Child in Need of Care
When a child is not attending school regularly, is a suspected victim of abuse or is not being properly supervised, the state or county may file a child in need of care petition asking the Court to find that a child is in need of care and removing the child from the custody of the parents. We have represented both parents and children in numerous Child in Need of Care (CINC) cases, and believe that competent and experienced representation is crucial in protecting the family’s rights in Child in Need of Care cases.
Kansas law provides a mechanism for grandparents to request visitation rights with their grandchildren. Grandparent visitation issues often arise after a divorce or the death of a parent. We have enjoyed great success in procuring grandparent visitation rights, and are strong advocates for the rights of grandparents and grandchildren.
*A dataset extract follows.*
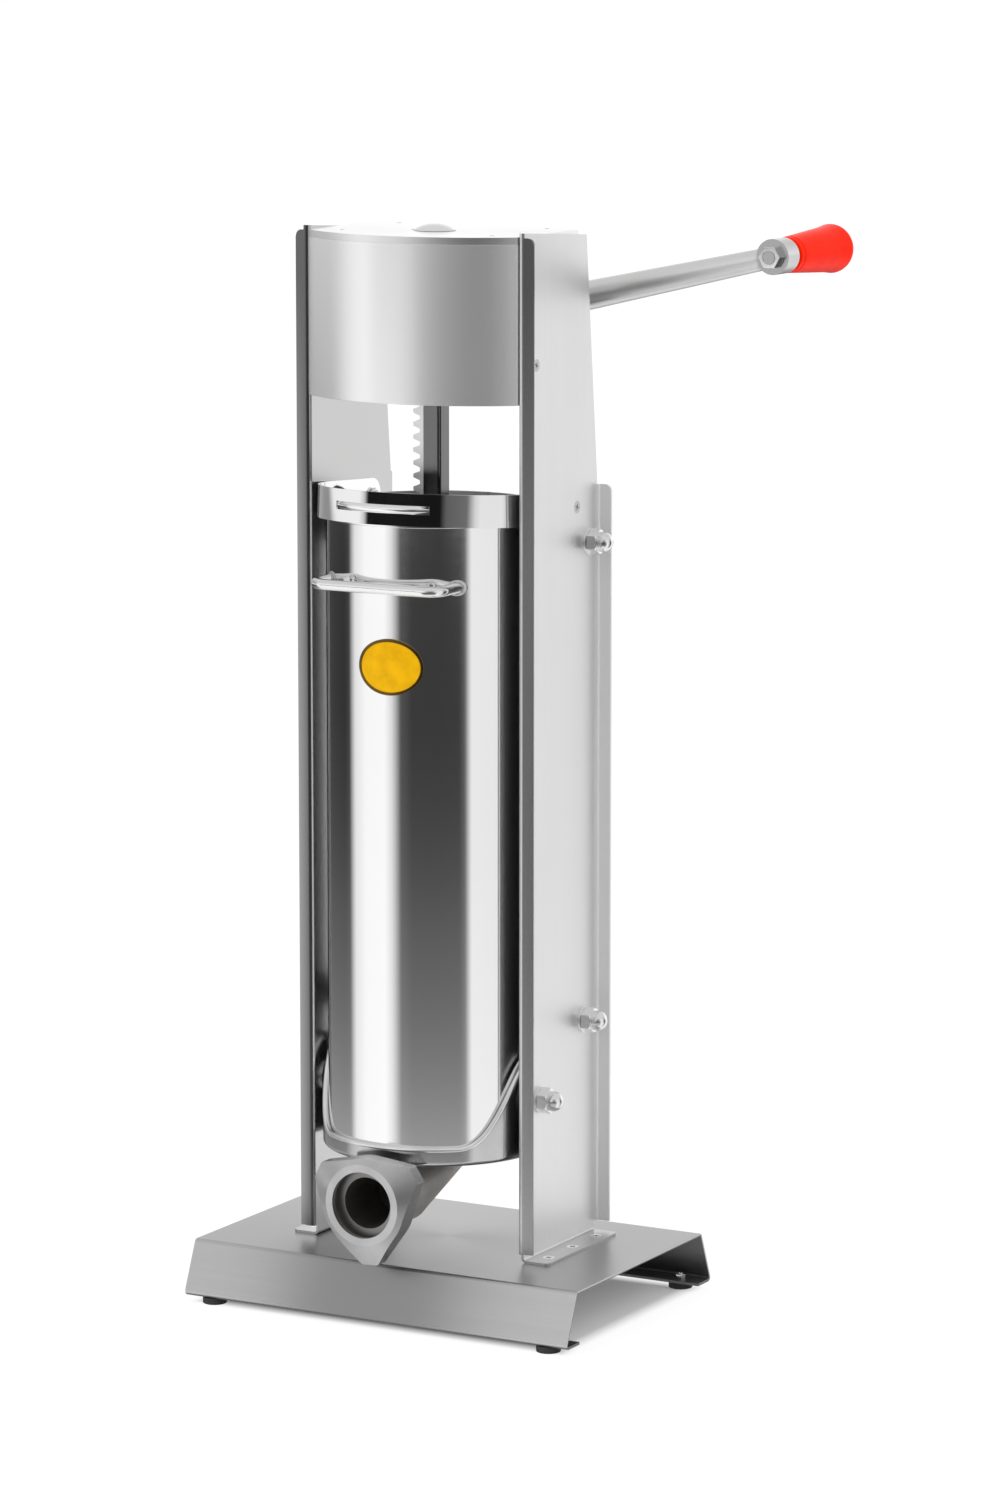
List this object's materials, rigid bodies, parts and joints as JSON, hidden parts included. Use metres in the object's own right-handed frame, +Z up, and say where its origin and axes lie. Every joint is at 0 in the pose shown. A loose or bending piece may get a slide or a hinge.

Prenuptial and Postnuptial Agreements
Some couples determine that prior to getting married they will reach an agreement that delineates what will happen should they divorce. This type of agreement helps protect both parties; particularly if one or both had significant assets or debts coming into the marriage. Likewise, some couples decide after marriage to draft a similar agreement called a postnuptial agreement. Postnuptial agreements may be executed at any time after a marriage. The overall agreement typically includes language that spells out property division and division of debts and other assets. If you are considering either type of agreement, The Bolton Law Firm, LLC, can help.
Guardian Ad Litem for Divorce and Custody Cases
When parents cannot seem to agree on custody issues, a parenting plan or other matters pertaining to their child during a divorce or in establishing or modifying custody or parenting time, the court may appoint a guardian ad litem to represent the interest’s of the child. When asked to fill that role, our obligation is to always represent the best interest of the children involved. In some cases, we have had clients ask us to have a guardian ad litem appointed to be an independent arbiter to ensure the children involved in a divorce have their interests taken into consideration; particularly during custody battles between parents.
We understand firsthand that family law matters can get complicated and are nearly always very emotional. When you need a family attorney to assist you with family matters, you need a compassionate and caring person who will listen to what you have to say and act as a strong advocate for your rights. Contact The Bolton Law Firm, LLC at (620) 224-0732. We provide a full range of family law services throughout eastern Kansas.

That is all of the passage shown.